A direção da antena, o tempo para retorno e a variação
da frequência indicam a posição e velocidade
do “alvo” (o avião).
O transponder, cujo nome também deriva de uma sigla (“Transmitter-Responder”,
ou “Transmissor-Respondedor”), é um pequeno
aparelho instalado nos aviões, e que surgiu logo depois
do radar, a partir das necessidades da guerra. Sua primeira função
era responder com um código de identificação
secreto (“sou eu! não atire!”) sempre que o
avião era varrido (“interrogado”) pelas ondas
eletromagnéticas de um radar amigo. Assim, as baterias
anti-aéreas não “cuspiam chumbo” naquela
aeronave detectada, porém identificada como amiga, pelo
radar de defesa.
Passadas as agruras da guerra, notou-se que o radar primário,
utilizado pelo controle civil de tráfego aéreo,
tinha várias falhas e não detectava bem as aeronaves
pequenas, principalmente feitas com muitas partes não metálicas.

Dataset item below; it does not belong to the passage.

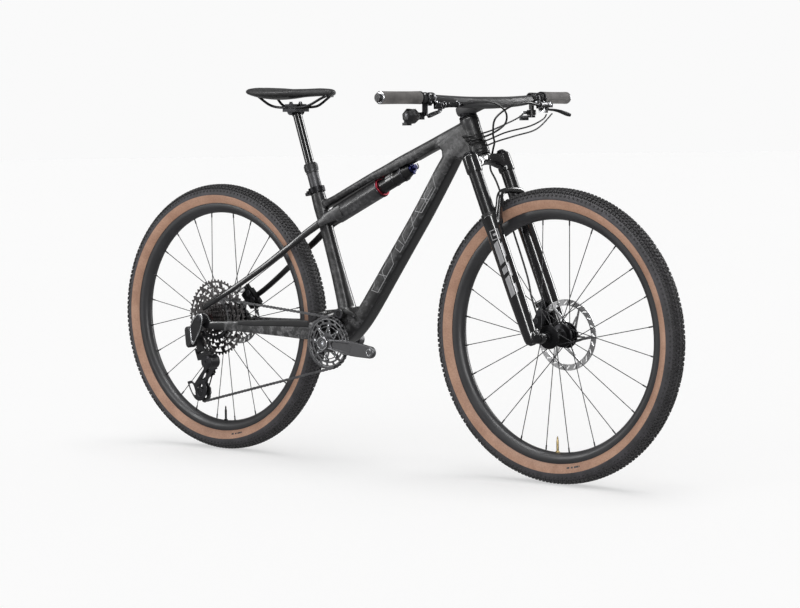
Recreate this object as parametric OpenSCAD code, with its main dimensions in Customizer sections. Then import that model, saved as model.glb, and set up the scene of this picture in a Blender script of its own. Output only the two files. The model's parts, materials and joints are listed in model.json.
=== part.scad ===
// Full-suspension cross-country mountain bike.
// Origin on the ground midway between the axles, +X forward, +Y to the rider's left, +Z up.

/* [Wheels] */
// Distance between the axles
wheelbase = 1149; // [1145:1:1155]
// Outer radius of the tyre over its knobs
tyre_r = 372; // [371:0.5:373]
// Half of the tyre's width
tyre_half_w = 30; // [28:0.5:31]
// Number of spokes in each wheel
spoke_count = 24; // [20:4:28]
// Diameter of a spoke
spoke_d = 2.2; // [1.8:0.1:2.6]
// Radius of the front brake disc
front_disc_r = 90; // [80:10:90]
// Radius of the rear brake disc
rear_disc_r = 80; // [80:1:81]

/* [Frame] */
// Horizontal place of the bottom bracket
bb_x = -142; // [-143:1:-141]
// Height of the bottom bracket above the ground
bb_z = 324; // [323:1:325]
// Head angle from the horizontal
head_angle = 67.5; // [67:0.5:68]
// Distance of the front axle ahead of the steering axis
fork_offset = 44; // [42:1:46]
// Lower end of the head tube above the front axle, along the steering axis
crown_height = 507; // [505:1:509]
// Length of the head tube
head_tube_l = 99; // [95:1:101]
// Outer diameter of the seatpost's outer tube
post_d = 31.6; // [30.9:0.1:31.6]
// Diameter of the seatpost's sliding tube
dropper_d = 25; // [24:0.5:26]

/* [Suspension] */
// Diameter of the fork's inner legs
stanchion_d = 35; // [34:0.5:35]
// Distance of each fork leg from the middle
leg_y = 67; // [66:1:68]
// Diameter of the fixed tube inside the frame's shock sleeve
strut_d = 38; // [36:0.5:38]
// Outer diameter of the sliding shock sleeve
sleeve_d = 50; // [49:0.5:51]

/* [Drivetrain] */
// Teeth on the chainring
ring_teeth = 34; // [32:2:34]
// Length of a crank arm
crank_l = 170; // [165:2.5:170]
// Teeth on the guide pulley
guide_teeth = 12; // [12:1:12]
// Teeth on the tension pulley
tension_teeth = 14; // [14:1:14]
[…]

Além disso, não tinha precisão de altitude
ou a identificação da aeronave para informar ao
controlador.
Assim, para resolver esses problemas, as aeronaves passaram a
utilizar o transponder. Ele recebe os pulsos eletromagnéticos,
amplifica e transmite uma resposta, todas as vezes que o radar
primário “ilumina” a aeronave com suas ondas
(“interroga”). O sinal de reforço e resposta
incluem o código da aeronave, a sua altitude e outras informações,
dependendo do modo de operação selecionado. Esse
tipo de operação de controle de tráfego usando
o radar e o transponder juntos é chamado de “radar
secundário”.
OK!
Agora que todos sabem, finalmente o que é, e para que serve,
o transponder, resta saber o que seriam todas essas outras coisas
misteriosas que apareceram no meio da explicação,
como sistema inercial, GPS, VOR, TCAS, etc...
Êta! Falha nossa! Esses ficam para as próximas!